Citi analyst Thomas Chauvet said the news was negative as Platt had helped to improve the group's cost discipline and operational efficiency.
The group's operating margin fell to 18.1 percent from 21.1 percent in the year-ago period and the group is taking measures to keep costs under control, such as shutting 62 stores and striking pay rises for the fiscal year ending March 31, 2010.
Richemont has already introduced shorter working hours at its Cartier and Piaget marques and a hiring freeze has been in place since October, although this does not include retail staff.
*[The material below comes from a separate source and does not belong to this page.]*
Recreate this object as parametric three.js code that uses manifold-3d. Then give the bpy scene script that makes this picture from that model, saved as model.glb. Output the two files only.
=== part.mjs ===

Sales at the group, which trails France's LVMH (LVMH.PA) and Hermes (HRMS.PA), edged up 2 percent to 5.418 billion euros, boosted by a stronger first half, but fell sharply in the second half of the year after many of the company's traditional customers like bankers scaled back on spending on pricey treats.
Net profit at the group fell 23 percent to 751 million euros when excluding the BAT stake that was spun off last year.
The group also said it was extending until May 2011 its programme to buy back up to 10 million Richemont 'A' shares, representing 1.74 percent of capital and 0.96 percent of the voting rights.
Analysts have said that Richemont, which is controlled by South Africa's Rupert family, is relatively well positioned to weather the downturn thanks to its top-end brands such as Vacheron Constantin, Lange & Soehne and Jaeger-LeCoultre as well as its strong balance sheet.